The rest of the world often entertains itself being annoyed with the United States. The opinion polls often show it.
But that’s nothing like American opinion of the global village. The inevitable experts say American scorn for foreign contempt is rooted in a fierce but amenable independence and an inner mettle.
“What we think of ourselves does not depend on the opinions of others,” says Matthew Spalding, director of the B. Kenneth Simon Center for American Studies at the Heritage Foundation. “And that is what it means to be self-governing, as our founders originally intended. It gives us great confidence.”
“We don’t ignore world opinion, but we don’t allow it to determine our fate. At our core, we have intellectual and moral independence in the very largest sense.”

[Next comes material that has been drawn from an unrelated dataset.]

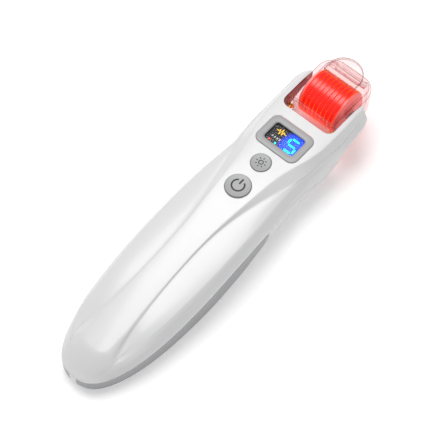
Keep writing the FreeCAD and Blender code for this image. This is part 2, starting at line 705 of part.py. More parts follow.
def make_switch(name, back):
    where = POCKET + " - Sizes." + back
    body = box(name + "_case", "Sizes.switch_size", "Sizes.switch_size", "Sizes.switch_height",
               "0", where, BOARD_TOP)
    bore = rod(name + "_bore", "1.8", "3", "0", where, SWITCH_TOP + " - 1.6")
    node(cut(name, body, bore), name)
    node(rod(name + "_plunger", "1.7", "1.8", "0", where, SWITCH_TOP + " - 0.9"), name + "_plunger")


def make_sleeve(name, radius, back):
    """Soft return sleeve between the board and the button's flange."""
    where = POCKET + " - Sizes." + back
    height = "Sizes.board_depth - 3.1"
    outside = rod(name + "_outside", "Sizes.%s + 0.5" % radius, height, "0", where, BOARD_TOP)
    inside = rod(name + "_inside", "Sizes.%s - 0.05" % radius, height + " + 2", "0", where, BOARD_TOP + " - 1")
    node(cut(name, outside, inside), name)


make_button("light_button", "light_radius", "light_back")
make_button("power_button", "power_radius", "power_back")
make_switch("light_switch", "light_back")
make_switch("power_switch", "power_back")
make_sleeve("light_return_sleeve", "light_radius", "light_back")
make_sleeve("power_return_sleeve", "power_radius", "power_back")


# ---------------------------------------------------------------------------
# Circuit boards and what they carry.

BOARD_UNDER = BOARD_TOP + " - Sizes.board_thickness"
BOARD_LENGTH = "Sizes.board_near - Sizes.board_far"
BOARD_MIDDLE = POCKET + " - (Sizes.board_near + Sizes.board_far) / 2"
node(box("main_board", "Sizes.board_width", BOARD_LENGTH, "Sizes.board_thickness",
         "0", BOARD_MIDDLE, BOARD_UNDER), "main_board")
node(box("controller_chip", "7", "7", "1.2", "0", POCKET + " - 30", BOARD_UNDER + " - 1.2"), "controller_chip")
node(rod("boost_inductor", "3.4", "3.2", "5.5", POCKET + " - 18", BOARD_UNDER + " - 3.2"), "boost_inductor")
capacitors = [
    rod("capacitor_%d" % number, "1.6", "4.0", "-6", POCKET + " - %s" % back, BOARD_UNDER + " - 4")
    for number, back in enumerate((17.5, 22.5), start=1)
]
node(group("capacitors", capacitors), "capacitors")

LAMP_LOW = FACE + " - 12.6"
node(box("lamp_board", "21", "Sizes.board_thickness", "8.8", "0", POCKET + " - 4.4", LAMP_LOW), "lamp_board")
lamps = []
for column in (-7.2, -2.4, 2.4, 7.2):
    for level in (11.4, 7.6):
        lamps.append(box("lamp_%d" % (len(lamps) + 1), "3", "1.4", "2.8", str(column),
                         POCKET + " - 3.1", FACE + " - %s" % level))
node(group("lamps", lamps), "lamps")
node(box("lamp_window", "18", "Sizes.shell_wall + 0.4", "8", "0",
         POCKET + " - Sizes.shell_wall / 2 + 0.2", FACE + " - 12"), "lamp_window")
ribbon_run = box("ribbon_run", "6", "9", "0.4", "-3", POCKET + " - 9.9", BOARD_UNDER + " - 0.4")
ribbon_drop = box("ribbon_drop", "6", "0.4", "2.6", "-3", POCKET + " - 5.2", BOARD_UNDER + " - 2.6")
node(fuse("lamp_ribbon", [ribbon_run, ribbon_drop]), "lamp_ribbon")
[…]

Poll numbers support that, too.
Almost six out of 10 Americans, according to a recent ABC News poll, are not particularly concerned that the relationships with France, Germany and Russia were bruised during the war against Iraq.
Two-thirds of Americans are happy with their country’s role in the world, according to a Gallup poll, and 64 percent think that our way of life must be protected “against foreign influence,” according to a Pew Research poll.
Though there was hubbub recently over an American boycott of French products — “freedom fries” and all that — one poll offers a reality check: In a Gallup/CNN/USA Today survey of 1,001 persons in late April, 67 percent said they don’t even buy French products in the first place.
There also appears to be some irony: U.S. foreign policy, pop culture and attitude irk the world. But the world still waits at the door.
Indeed, a Carnegie poll in November of more than 1,000 foreign-born immigrants found that 80 percent of them, given the chance to “do it again,” would come to the United States; 96 percent said they were happy; and 80 percent called this nation “a unique country that stands for something special in the world.”
U.S. relations with the world are rife with complexities, though. People worldwide “actually like Americans, and they continually think of us, yet we barely recognize they exist,” notes Mark Hertsgaard, author of “The Eagle’s Shadow: Why America Fascinates and Infuriates the World.”
The attitude has changed a little after September 11, “but there’s still a self-centeredness. We see everything through the prism of our own experience. We’ve been self-contained for a long time. But we’re not the only country to do that. I can’t think of a more self-centered nation than China.”
Mr. Hertsgaard says the “if they don’t like it, they can lump it” mind-set held by so many Americans could imperil the war on terrorism, as well as the global economy and other challenges, insisting that “we can’t do it alone.”
But he concedes that the U.S.-centered attitude has a positive side. It stokes the conviction that “we can change things, that we can do better, that life can be different.”